Although almost every functionary in the customs service receives payoffs from the smugglers, U.S. customs advisers believe that Chief Khoi's job is the most financially rewarding. While most division chiefs only receive payoffs from their immediate underlings, his enforcement powers enable him to receive kickbacks from every division of the customs service. Since even so minor an official as the chief collections officer at Tan Son Nhut cargo warehouse kicked back $22,000 a month to his superiors, Chief Khoi's income must have been enormous. (184)

In early 1971 U.S. customs advisers mounted a "strenuous effort" to have the deputy chief transferred, but Chief Khoi was extremely adept at protecting his associate. In March American officials in Vientiane learned that Rep. Pham Chi Thien would be boarding a flight for Saigon carrying four kilos of heroin and relayed the information to Saigon. When U.S. customs advisers asked the Fraud Repression Division to make the arrest (U.S. customs officials have no right to make arrests), Chief Khoi entrusted the seizure to his opium-smoking assistant. The "hero" was later decorated for this "accomplishment," and U.S. customs advisers, who were still trying to get him fired, or at least transferred, had to grit their teeth and attend a banquet in his honor. (185)

Frustrated by months of inaction by the U.S. mission and outright duplicity from the Vietnamese, members of the U.S. customs advisory team evidently decided to take their case to the American public. Copies of the unflattering customs advisory reports quoted above were leaked to the press and became the basis of an article that appeared on the front page of The New York Times on April 22, 1971, under the headline, "Saigon Airport a Smuggler's Paradise." (186)

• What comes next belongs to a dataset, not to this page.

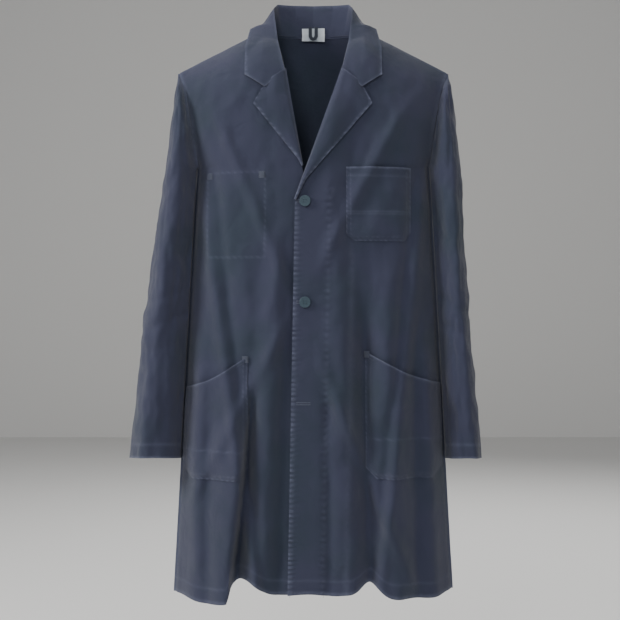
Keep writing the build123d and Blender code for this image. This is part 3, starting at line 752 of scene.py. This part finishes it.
# ---- Buttonholes -------------------------------------------------------
# Horizontal worked slits in the left front: dense stitches either side of the cut, with a near-black painted-shade
# material for it in a second slot.
# Painted shade: the cut's near-black material stands for the shadow inside the slit, not for a colour of the cloth.
slit_painted_shade = bpy.data.materials.new("buttonhole_cut_painted_shade")
slit_painted_shade.use_nodes = True
slit_painted_shade.node_tree.nodes["Principled BSDF"].inputs["Base Color"].default_value = (0.012, 0.014, 0.02, 1)
slit_painted_shade.node_tree.nodes["Principled BSDF"].inputs["Roughness"].default_value = 0.95
for number, z in enumerate((-327, -508, -689), 1):
    runs = []
    for k in range(26):
        x = -30.5 + k * 1.0
        for up in (0.6, -0.6):
            runs.append(on(left_cloth, [(x, z + up), (x, z + up * 5)], 1.0))
    body = "left_skirt" if number == 3 else "torso"
    hole = stitch_row(f"buttonhole_{number}_threads", runs, body=body, pitch=2.4, length=2.4, thread=1.0, material=pale_thread)
    # The painted-shade black for the cut goes in a second material slot.
    hole.data.materials.append(slit_painted_shade)
    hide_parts(f"buttonhole_{number}")

# ---- Buttons -----------------------------------------------------------
# Dark teal moulded buttons with a raised rim and four holes, sewn on with matching thread.
button_resin = bpy.data.materials.new("button_resin")
button_resin.use_nodes = True
resin = button_resin.node_tree.nodes["Principled BSDF"]
resin.inputs["Roughness"].default_value = 0.48
resin.inputs["Coat Weight"].default_value = 0.08
resin.inputs["Specular IOR Level"].default_value = 0.5
swirl = button_resin.node_tree.nodes.new("ShaderNodeTexNoise")
swirl.inputs["Scale"].default_value = 120.0
swirl.inputs["Distortion"].default_value = 2.0
marble = button_resin.node_tree.nodes.new("ShaderNodeMix")
marble.data_type = "RGBA"
marble.inputs["A"].default_value = (0.018, 0.040, 0.058, 1)
marble.inputs["B"].default_value = (0.040, 0.075, 0.100, 1)
grain = button_resin.node_tree.nodes.new("ShaderNodeTexCoord")
button_resin.node_tree.links.new(grain.outputs["Object"], swirl.inputs["Vector"])
button_resin.node_tree.links.new(swirl.outputs["Fac"], marble.inputs["Factor"])
button_resin.node_tree.links.new(marble.outputs["Result"], resin.inputs["Base Color"])
for node in ("button_1", "button_2", "button_3"):
    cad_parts[node].material_slots[0].material = button_resin
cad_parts["button_threads"].material_slots[0].material = edge_thread

# ---- Label and loop ----------------------------------------------------
# A plain woven label inside the back neck, and a narrow tape loop that hangs over it.
label_weave = twill("label_weave", (0.60, 0.66, 0.72), (0.8, 0.84, 0.88), (0.52, 0.58, 0.66), rib=1500, rough=0.7)
loop_tape = twill("loop_tape", (0.035, 0.042, 0.06), (0.09, 0.10, 0.13), (0.03, 0.038, 0.05), rib=2200)


def tape(name, path, width, material, body, node):
    """A narrow strip that follows a path, with a little curl across it."""
    rows, rub = [], []
    for t in spaced(0, 1, 1 / 30):
        x, y, z = along(path, t)
        ahead, behind = Vector(along(path, min(1, t + 0.02))), Vector(along(path, max(0, t - 0.02)))
        cross = (ahead - behind).cross(Vector((0, 1, 0))).normalized() * width / 2
        row = []
        for i in range(7):
            share = i / 3 - 1
            row.append((x + cross.x * share, y - 0.5 * (1 - share * share), z + cross.z * share))
        rows.append(row)
        rub.append([0.7, 0.2, 0, 0, 0, 0.2, 0.7])
    strip = make_sheet(name, rows, rub, material, thick=0.7)
    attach(strip, body)
    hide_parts(node)
    return strip


low, high = (Vector(corner) * 1000 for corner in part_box("neck_label"))
tape("neck_label_cloth", [(0, high.y, high.z), (0.3, low.y - 0.8, (low.z + high.z) / 2), (0, low.y - 0.3, low.z)],
     (high.x - low.x), label_weave, "torso", "neck_label")
low, high = (Vector(corner) * 1000 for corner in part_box("hang_loop"))
half = (high.x - low.x) / 2 - 3
tape("hang_loop_tape", [(-half, high.y, high.z), (-half, high.y, low.z + 9), (-half * 0.5, high.y - 0.4, low.z + 3.5),
                        (half * 0.5, high.y - 0.4, low.z + 3.5), (half, high.y, low.z + 9), (half, high.y, high.z)],
     6, loop_tape, "loop", "hang_loop")

# ---- Room, light and camera --------------------------------------------
# A plain pale floor and wall with soft light from above and both sides.
studio = bpy.data.materials.new("studio")
studio.use_nodes = True
studio.node_tree.nodes["Principled BSDF"].inputs["Base Color"].default_value = (0.78, 0.77, 0.75, 1)
studio.node_tree.nodes["Principled BSDF"].inputs["Roughness"].default_value = 0.9
for name, place, turn in (("floor", (0, 0, -1.30), (0, 0, 0)), ("backdrop", (0, 5.2, 0), (math.pi / 2, 0, 0))):
    bpy.ops.mesh.primitive_plane_add(size=24, location=place, rotation=turn)
    plane = bpy.context.object
    plane.name = name
    plane.data.materials.append(studio)
for name, place, size, power in (("key", (-2.7, -0.95, 1.0), 0.9, 82), ("fill", (1.6, -2.4, 0.5), 1.6, 12), ("front", (-0.9, -3.1, 0.9), 1.0, 32), ("top", (0, -0.4, 2.0), 1.2, 22),
                                 ("behind", (0.9, 2.6, 1.3), 1.6, 60)):
    light = bpy.data.lights.new(name, "AREA")
    light.size, light.energy = size, power
    lamp = bpy.data.objects.new(name, light)
    lamp.location = place
    lamp.rotation_euler = (Vector((0, 0, -0.5)) - Vector(place)).to_track_quat("-Z", "Y").to_euler()
    bpy.context.scene.collection.objects.link(lamp)
world = bpy.data.worlds.new("soft room")
world.use_nodes = True
world.node_tree.nodes["Background"].inputs["Color"].default_value = (0.95, 0.97, 1.0, 1)
world.node_tree.nodes["Background"].inputs["Strength"].default_value = 0.24
bpy.context.scene.world = world
lens = bpy.data.cameras.new("camera")
lens.lens = 70.8
camera = bpy.data.objects.new("camera", lens)
camera.location = (-0.006, -2.25, -0.522)
camera.rotation_euler = (math.pi / 2, 0, 0)
bpy.context.scene.collection.objects.link(camera)
bpy.context.scene.camera = camera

The American response was immediate. Washington dispatched more customs advisers for duty at Tan Son Nhut, and the U.S. Embassy finally demanded action from the Thieu regime. Initially, however, the Saigon government was cool to the Embassy's demands for a cleanup of the customs' Fraud Repression Division. It was not until the smuggling issue became a political football between the Khiem and Thieu factions that the Vietnamese showed any interest in dealing with the problem.